Ils s'enfermèrent tous deux à quatre lieues de Jérusalem, dans une
caverne où ils ne vivaient que d'herbes crues : ils y restèrent
longtemps inconnus ; mais à la fin ils furent découverts. On vint
les visiter de toutes parts ; et Euthyme se détermina à recevoir des
disciples vers l'an 411. Il en eut bientôt un assez grand nombre
pour bâtir un monastère, dont il donna le gouvernement à Théoctiste.

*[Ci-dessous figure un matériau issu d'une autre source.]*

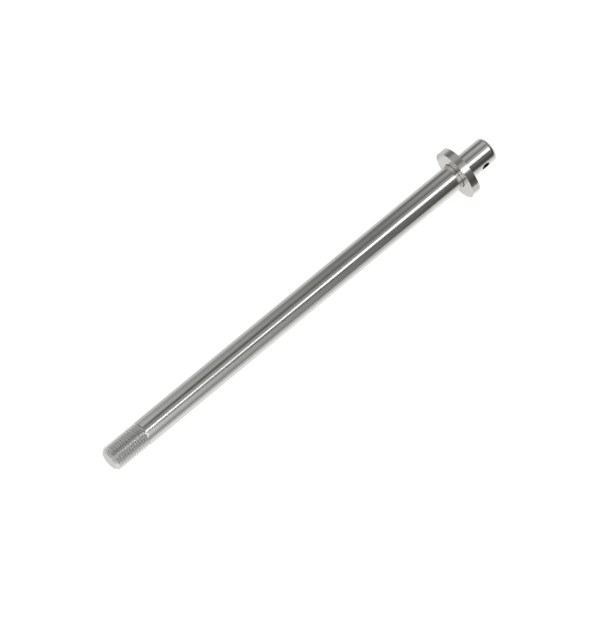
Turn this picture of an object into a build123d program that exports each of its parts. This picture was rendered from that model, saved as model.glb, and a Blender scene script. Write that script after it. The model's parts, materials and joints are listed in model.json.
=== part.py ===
from build123d import *
import os
from math import atan2, ceil, cos, degrees, radians, sin, tan

# Collared stud bolt, turned and ground from one bar of stainless steel. Millimetres.
#
# The stud is modelled along its own axis, local +Z, from the threaded end's flat face at 0 to the
# stub's end. It is then laid down as it rests, on its first thread crest and the collar's rim, with
# +X along the stud from the thread to the stub and the floor at Z = 0.

# Shank
shank_diameter = 22.0
shank_length = 341.5            # plain ground length between the thread and the collar's seat

# Thread: M22 x 2.5, right-hand
thread_diameter = 21.9          # over the crests, inside the standard's tolerance
thread_pitch = 2.5
thread_length = 37.0            # end face to the end of the run-out
runout_length = 1.6             # cone on which the last groove fades out against the shank
thread_chamfer = 2.7            # 45 degree lead-in at the end, well past the root
seam_turn = 180.0               # degrees from the floor side to where the round surfaces close

# Collar
collar_diameter = 45.0
collar_thickness = 7.5
collar_edge = 0.3               # broken edge on both rims
relief_width = 0.65             # ring groove in the seat round the shank, for the grinding wheel
relief_depth = 0.6

# Stub beyond the collar
stub_diameter = 22.0
stub_length = 30.0
stub_end_radius = 3.6           # full round on the stub's end
cross_hole_diameter = 7.0       # for a split pin
cross_hole_to_end = 13.0        # hole's axis to the stub's end

# Places along the axis
seat_at = thread_length + shank_length
collar_back_at = seat_at + collar_thickness
end_at = collar_back_at + stub_length
cross_hole_at = end_at - cross_hole_to_end

shank_radius = shank_diameter / 2
stub_radius = stub_diameter / 2
collar_radius = collar_diameter / 2
crest_radius = thread_diameter / 2

# ISO metric form: flats on the crest and at the root, and 60 degrees between the flanks
crest_width = thread_pitch / 8
root_width = thread_pitch / 6
thread_depth = (thread_pitch - crest_width - root_width) / 2 / tan(radians(30))
root_radius = crest_radius - thread_depth

ON_BASE = (Align.CENTER, Align.CENTER, Align.MIN)


def first_crest_at():
    """Centre of the first full crest on the side that the stud lies on, just past the chamfer."""
    return thread_chamfer + crest_width / 2


def ridge_turn():
    """One turn of the thread's ridge, whose flanks run on a little way into the core."""
    slope = (thread_pitch - root_width - crest_width) / 2 / thread_depth
    sink = thread_pitch / 25
    half_base = crest_width / 2 + (thread_depth + sink) * slope
    corners = [
        (root_radius - sink, -half_base),
        (crest_radius, -crest_width / 2),
        (crest_radius, crest_width / 2),
        (root_radius - sink, half_base),
    ]
    profile = make_face(Plane.XZ * Polyline(*corners, close=True)).face()
    helix = Wire([Edge.make_helix(thread_pitch, thread_pitch, root_radius)])
    return Solid.sweep(profile, helix, is_frenet=True)


def threaded_end():
    """Core and ridge, turn upon turn, trimmed to the flat end, its 45 degree chamfer and the shank."""
    turns_before = ceil(first_crest_at() / thread_pitch) + 1 - seam_turn / 360
    start = first_crest_at() - turns_before * thread_pitch
    turns = ceil((thread_length - start) / thread_pitch) + 1
    turn = ridge_turn()
    ridge = [Pos(0, 0, start + i * thread_pitch) * turn for i in range(turns)]
    core = Pos(0, 0, start) * Cylinder(root_radius, turns * thread_pitch, align=ON_BASE)
    envelope = Polygon(
        (0, 0),
        (crest_radius - thread_chamfer, 0),
        (crest_radius + thread_pitch, thread_chamfer + thread_pitch),
        (crest_radius + thread_pitch, thread_length),
        (0, thread_length),
        align=None,
    )
    return core.fuse(*ridge) & revolve(Plane.XZ * envelope, Axis.Z)


def turned_body():
    """Everything turned round: run-out cone, shank, relief, collar and stub, as one revolved outline."""
    relief_radius = shank_radius + relief_width
    end_arc_centre = (stub_radius - stub_end_radius, end_at - stub_end_radius)
    with BuildSketch(Plane.XZ) as outline:
        with BuildLine():
            Polyline(
                (0, end_at),
                (0, thread_length - runout_length),
                (root_radius, thread_length - runout_length),
                (shank_radius, thread_length),
                (shank_radius, seat_at + relief_depth),
                (relief_radius, seat_at + relief_depth),
                (relief_radius, seat_at),
                (collar_radius - collar_edge, seat_at),
                (collar_radius, seat_at + collar_edge),
                (collar_radius, collar_back_at - collar_edge),
                (collar_radius - collar_edge, collar_back_at),
                (stub_radius, collar_back_at),
                (stub_radius, end_at - stub_end_radius),
            )
            CenterArc(end_arc_centre, stub_end_radius, 0, 90)
            Line((stub_radius - stub_end_radius, end_at), (0, end_at))
        make_face()
    return revolve(outline.sketch, Axis.Z)


def cross_hole():
    """Drill for the split pin, square to the axis and level when the stud lies down."""
    drill = Cylinder(cross_hole_diameter / 2, 2 * stub_diameter)
    return Pos(0, 0, cross_hole_at) * Rot(90, 0, 0) * drill


def laid_down(stud):
    """Turn local +Z to +X, then tip the stud onto its two supports and centre it over the origin."""
    crest_at = thread_chamfer
    rim_at = seat_at + collar_edge
    tip = atan2(collar_radius - crest_radius, rim_at - crest_at)
    axis_height = crest_radius * cos(tip) - crest_at * sin(tip)
    middle = end_at / 2 * cos(tip)
    return Pos(-middle, 0, axis_height) * Rot(0, -degrees(tip), 0) * Rot(0, 90, 0) * stud


def stud():
    turned = Rot(0, 0, seam_turn) * (threaded_end() + turned_body())
    return laid_down(turned - cross_hole())


os.makedirs("parts", exist_ok=True)
export_step(stud(), "parts/stud.step")
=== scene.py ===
"""Looks of the collared stud bolt: its dressed body, its finishes, and the studio that it lies in.

The bolt is one bar of stainless steel. Its skin is laid out along its own axis, local +Z, from the
threaded end's face at 0 to the stub's end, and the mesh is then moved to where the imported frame's
mounts say that the axis lies. The bolt's lengths are in millimetres up to the moment a mesh is
written. The studio's are in metres.
"""

import json
import logging
import math
from dataclasses import dataclass, field
from enum import Enum
from typing import Any

import bmesh
import bpy
import numpy as np
from mathutils import Matrix, Vector

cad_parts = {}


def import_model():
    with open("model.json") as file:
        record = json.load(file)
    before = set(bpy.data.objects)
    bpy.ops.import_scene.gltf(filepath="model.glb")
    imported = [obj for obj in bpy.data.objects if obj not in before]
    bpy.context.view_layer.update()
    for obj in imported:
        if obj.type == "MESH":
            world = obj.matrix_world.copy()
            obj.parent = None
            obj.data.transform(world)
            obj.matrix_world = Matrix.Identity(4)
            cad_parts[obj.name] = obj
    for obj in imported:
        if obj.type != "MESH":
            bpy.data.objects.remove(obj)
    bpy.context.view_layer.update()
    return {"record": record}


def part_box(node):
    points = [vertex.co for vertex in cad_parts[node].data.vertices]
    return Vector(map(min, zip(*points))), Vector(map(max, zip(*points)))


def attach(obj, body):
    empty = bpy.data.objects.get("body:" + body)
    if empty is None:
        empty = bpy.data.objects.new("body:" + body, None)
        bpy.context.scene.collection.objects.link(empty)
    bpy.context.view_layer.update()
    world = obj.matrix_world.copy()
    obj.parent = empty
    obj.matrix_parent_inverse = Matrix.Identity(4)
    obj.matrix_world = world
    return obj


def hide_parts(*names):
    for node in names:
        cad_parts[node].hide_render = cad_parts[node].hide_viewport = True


frame: dict[str, Any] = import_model()

LOG: logging.Logger = logging.getLogger("stud_bolt")
MM: float = 0.001

# The Mix node's colour sockets go by number, because their names stand for its plain numbers too.
MIX_FIRST: int = 6
MIX_SECOND: int = 7
MIX_RESULT: int = 2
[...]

Il bâtit aussi, en 420, une laure aux environs de ce monastère, sur
le chemin de Jérusalem à Jéricho ; mais jamais il ne voulut
gouverner ses moines par lui-même. Il vécut toujours dans un
ermitage écarté, où les supérieurs venaient prendre ses avis le
samedi et le dimanche. Les moines avaient aussi la liberté de le
consulter les mêmes jours : il les recevait avec une charité et une
humilité qui lui gagnaient tous les cœurs. La mortification était
une des choses qu'il leur recommandait le plus fortement. «
Vous pouvez, leur disait-il, pratiquer cette vertu à table : ce que
vous avez à faire pour cela, c'est d'en sortir toujours sur votre
appétit. » Il réprouvait les jeûnes particuliers et les observances
extraordinaires, persuadé que tout ce qui sort de l'ordre commun
flatte ordinairement la vanité et la volonté propre. Tous les moines
exprimaient dans leur conduite les instructions de leur saint abbé.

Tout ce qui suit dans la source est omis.